China ‘separates Muslim children from families’

China is deliberately separating Muslim children from their families in the region of Xinjiang, according to reports this morning. At the same time as hundreds of thousands of adults are being detained in giant camps, a rapid, large-scale campaign to build boarding schools is under way.

Based on publicly available documents, and backed up by dozens of interviews with family members overseas, the BBC has gathered some of the most comprehensive evidence to date about what is happening to children in the region.

New research has found that in one township alone more than 400 children have lost not just one but both parents to internment, either in the camps or in prison. This constitutes a “campaign” to “systematically remove children from their roots,” says the BBC.
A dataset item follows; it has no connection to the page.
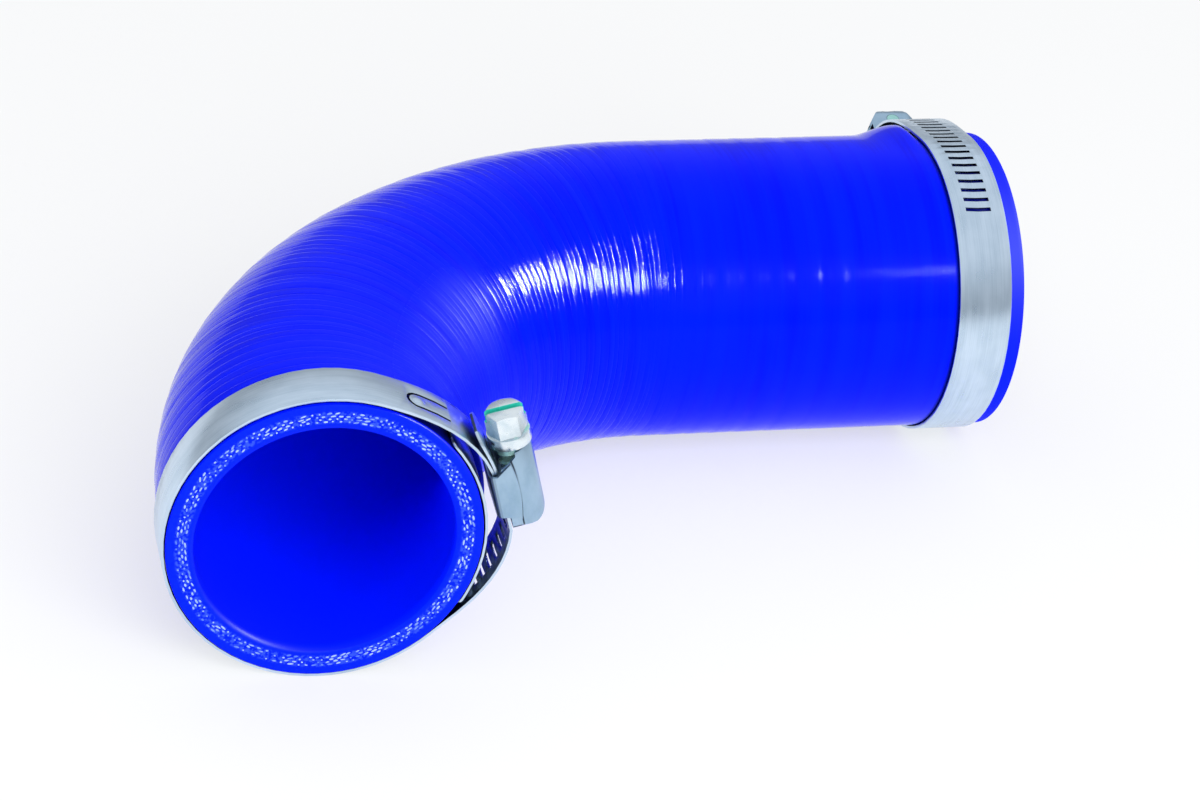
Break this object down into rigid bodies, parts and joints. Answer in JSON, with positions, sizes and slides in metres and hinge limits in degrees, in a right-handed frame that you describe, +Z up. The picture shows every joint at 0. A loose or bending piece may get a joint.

China’s tight surveillance and control in Xinjiang, where foreign journalists are followed 24 hours a day, make it impossible to gather testimony there. But it can be found in Turkey.

In a large hall in Istanbul, dozens of people queue to tell their stories, many of them clutching photographs of children, all now missing back home in Xinjiang.

China ‘separates Muslim children from families’

“I don’t know who is looking after them,” one mother says, pointing to a picture of her three young daughters, “there is no contact at all.”

Another mother, holding a photo of three sons and a daughter, wipes away her tears. “I heard that they’ve been taken to an orphanage,” she says.

In 60 separate interviews, in wave after wave of anxious, grief-ridden testimony, parents and other relatives give details of the disappearance in Xinjiang of more than 100 children.

Although Beijing insists the Uighurs are being educated in “vocational training centres” to counter violent religious extremism, testimony and other evidence has revealed that many are being detained for simply expressing their faith by wearing a veil or praying.

“Thousands of innocent children are being separated from their parents and we are giving our testimonies constantly,” one mother tells me. “Why does the world keep silent when knowing these facts?”

Back in Xinjiang, the research shows that all children now find themselves in schools that are secured with “hard isolation closed management measures.” Many of the schools bristle with full-coverage surveillance systems, perimeter alarms and 10,000 Volt electric fences, with some school security spending surpassing that of the camps.

Xu Guixiang, a senior official with Xinjiang’s Propaganda Department, told the BBC that the state denies caring for large numbers of children left parentless.

“If all family members have been sent to vocational training then that family must have a severe problem,” he said, laughing. “I’ve never seen such a case.”

“Despite China’s efforts to tell what is really happening in Xinjiang, some western media and politicians insist on making and spreading fake news,” said the state-run Global Times.

However, Dr Zenz says: “I believe the evidence points to what we must call cultural genocide.”